--- Rows from an object dataset ---
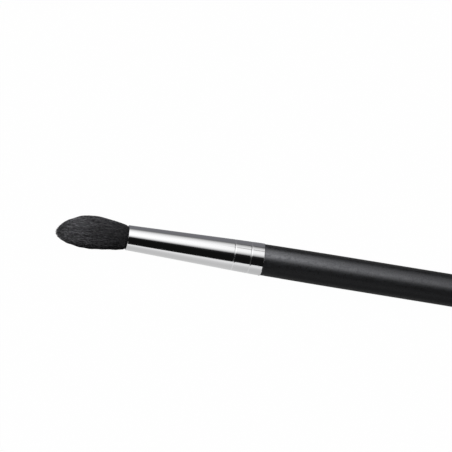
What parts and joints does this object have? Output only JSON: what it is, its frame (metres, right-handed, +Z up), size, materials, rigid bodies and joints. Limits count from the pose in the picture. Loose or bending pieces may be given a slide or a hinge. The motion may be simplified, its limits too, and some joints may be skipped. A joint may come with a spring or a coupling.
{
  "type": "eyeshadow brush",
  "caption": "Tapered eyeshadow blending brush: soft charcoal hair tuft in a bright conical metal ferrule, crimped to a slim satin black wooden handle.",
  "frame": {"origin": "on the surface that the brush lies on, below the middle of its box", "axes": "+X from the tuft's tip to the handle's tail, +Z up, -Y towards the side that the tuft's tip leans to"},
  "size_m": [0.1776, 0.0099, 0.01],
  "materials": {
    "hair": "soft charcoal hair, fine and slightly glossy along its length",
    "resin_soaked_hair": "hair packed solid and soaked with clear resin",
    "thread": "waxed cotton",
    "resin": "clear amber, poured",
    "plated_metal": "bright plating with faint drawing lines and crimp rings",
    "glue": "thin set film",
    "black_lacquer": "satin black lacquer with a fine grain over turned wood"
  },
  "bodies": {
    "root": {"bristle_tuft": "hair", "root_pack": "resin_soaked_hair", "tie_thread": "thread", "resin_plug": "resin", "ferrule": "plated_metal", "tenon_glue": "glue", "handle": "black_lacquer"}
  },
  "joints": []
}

==

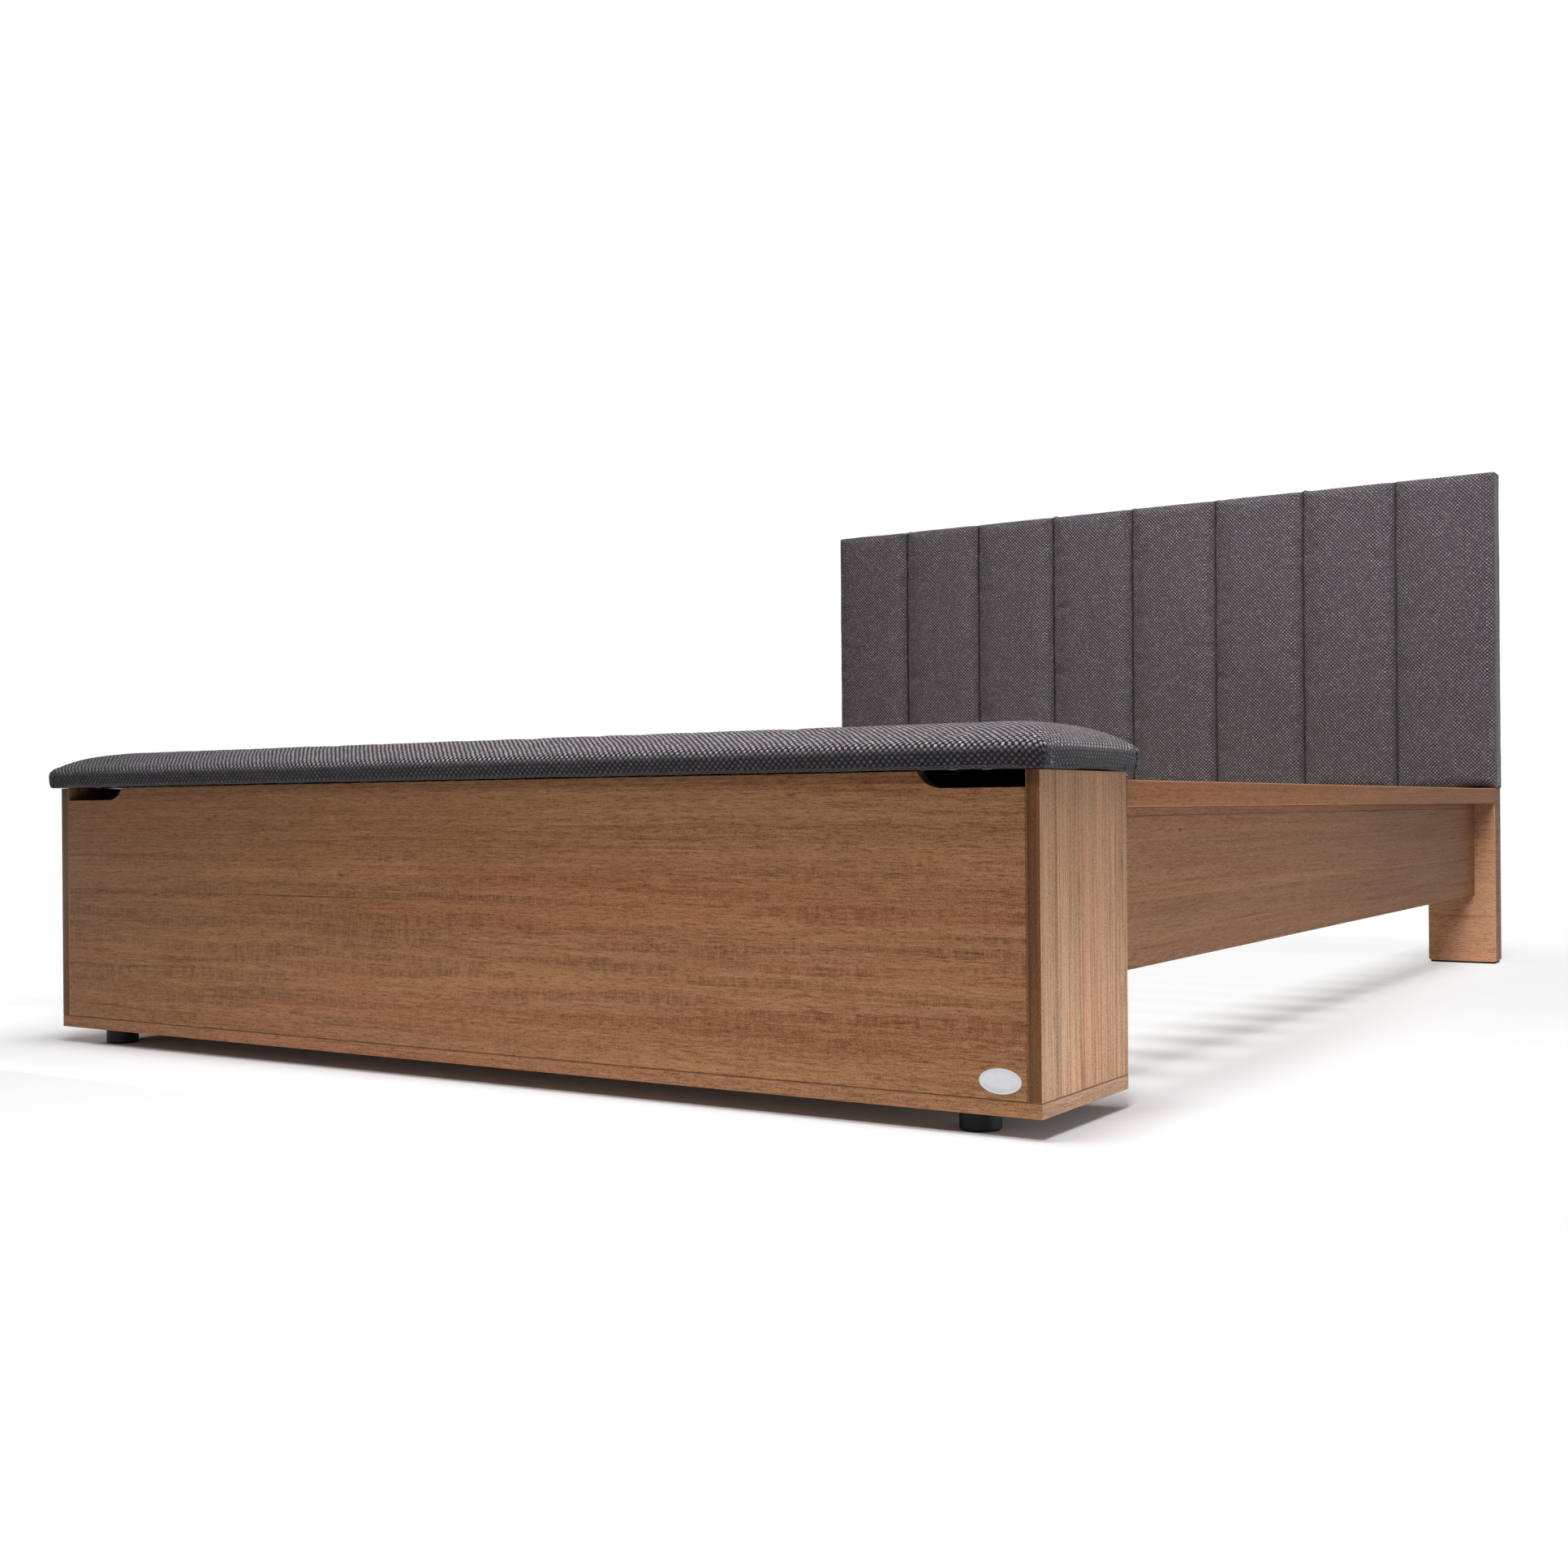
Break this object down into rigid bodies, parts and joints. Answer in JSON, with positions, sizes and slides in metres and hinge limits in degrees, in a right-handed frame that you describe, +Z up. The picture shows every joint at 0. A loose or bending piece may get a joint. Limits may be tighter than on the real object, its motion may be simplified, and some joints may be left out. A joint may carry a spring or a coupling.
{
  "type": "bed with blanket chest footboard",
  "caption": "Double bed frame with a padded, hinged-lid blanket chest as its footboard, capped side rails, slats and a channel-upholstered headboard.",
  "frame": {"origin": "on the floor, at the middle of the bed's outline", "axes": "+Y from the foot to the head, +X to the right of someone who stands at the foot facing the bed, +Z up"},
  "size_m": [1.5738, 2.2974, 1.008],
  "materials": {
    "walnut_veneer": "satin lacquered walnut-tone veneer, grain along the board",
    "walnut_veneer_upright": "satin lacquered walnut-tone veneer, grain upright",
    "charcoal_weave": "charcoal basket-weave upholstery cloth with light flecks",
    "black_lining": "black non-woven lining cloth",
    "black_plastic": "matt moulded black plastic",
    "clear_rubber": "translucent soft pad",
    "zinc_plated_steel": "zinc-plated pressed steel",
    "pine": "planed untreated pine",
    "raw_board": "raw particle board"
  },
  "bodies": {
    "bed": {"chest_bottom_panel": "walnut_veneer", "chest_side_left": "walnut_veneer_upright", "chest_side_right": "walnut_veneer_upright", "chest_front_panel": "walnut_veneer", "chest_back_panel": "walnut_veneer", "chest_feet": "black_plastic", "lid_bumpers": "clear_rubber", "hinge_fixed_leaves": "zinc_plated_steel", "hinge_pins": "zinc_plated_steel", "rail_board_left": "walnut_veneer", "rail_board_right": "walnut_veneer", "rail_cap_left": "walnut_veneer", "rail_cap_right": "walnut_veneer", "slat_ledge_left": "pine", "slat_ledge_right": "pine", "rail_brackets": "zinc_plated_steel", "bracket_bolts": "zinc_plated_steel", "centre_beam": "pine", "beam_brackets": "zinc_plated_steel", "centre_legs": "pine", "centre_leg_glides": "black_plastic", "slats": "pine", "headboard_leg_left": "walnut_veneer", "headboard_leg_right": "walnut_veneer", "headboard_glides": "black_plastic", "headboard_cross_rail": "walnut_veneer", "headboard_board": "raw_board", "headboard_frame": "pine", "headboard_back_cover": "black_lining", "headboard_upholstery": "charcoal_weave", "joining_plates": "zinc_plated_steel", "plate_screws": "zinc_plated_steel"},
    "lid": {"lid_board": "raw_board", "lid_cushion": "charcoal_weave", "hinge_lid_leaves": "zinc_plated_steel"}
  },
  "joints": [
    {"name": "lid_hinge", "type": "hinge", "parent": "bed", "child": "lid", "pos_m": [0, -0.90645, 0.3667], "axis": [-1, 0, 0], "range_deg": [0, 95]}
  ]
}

* * *

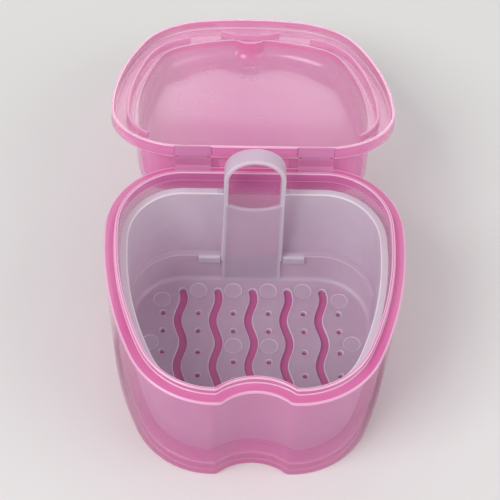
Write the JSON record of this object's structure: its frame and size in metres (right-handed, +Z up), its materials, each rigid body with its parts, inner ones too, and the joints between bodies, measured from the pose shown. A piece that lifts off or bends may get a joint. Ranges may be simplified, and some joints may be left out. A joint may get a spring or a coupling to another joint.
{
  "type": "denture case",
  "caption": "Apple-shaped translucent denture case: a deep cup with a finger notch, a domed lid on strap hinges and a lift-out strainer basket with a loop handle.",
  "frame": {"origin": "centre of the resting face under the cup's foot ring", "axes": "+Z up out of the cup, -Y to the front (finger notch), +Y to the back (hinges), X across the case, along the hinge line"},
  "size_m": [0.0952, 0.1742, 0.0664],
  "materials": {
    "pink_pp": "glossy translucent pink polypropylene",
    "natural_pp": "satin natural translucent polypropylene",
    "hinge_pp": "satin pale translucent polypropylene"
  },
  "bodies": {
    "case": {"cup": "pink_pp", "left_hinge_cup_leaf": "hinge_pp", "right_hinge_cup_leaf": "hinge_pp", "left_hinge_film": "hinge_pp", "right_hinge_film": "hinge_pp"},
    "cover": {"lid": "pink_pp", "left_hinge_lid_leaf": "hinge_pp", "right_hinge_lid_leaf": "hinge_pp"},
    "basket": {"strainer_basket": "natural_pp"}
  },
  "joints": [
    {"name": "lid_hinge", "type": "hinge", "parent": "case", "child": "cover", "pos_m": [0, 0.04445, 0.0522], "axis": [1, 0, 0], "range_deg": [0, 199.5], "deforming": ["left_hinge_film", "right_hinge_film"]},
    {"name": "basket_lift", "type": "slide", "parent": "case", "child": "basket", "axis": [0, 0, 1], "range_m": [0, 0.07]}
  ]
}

--- Short exercise ---
State the number of lines in this listing that contain the string "rigid", and add nothing else.

--- Answer to the exercise ---
3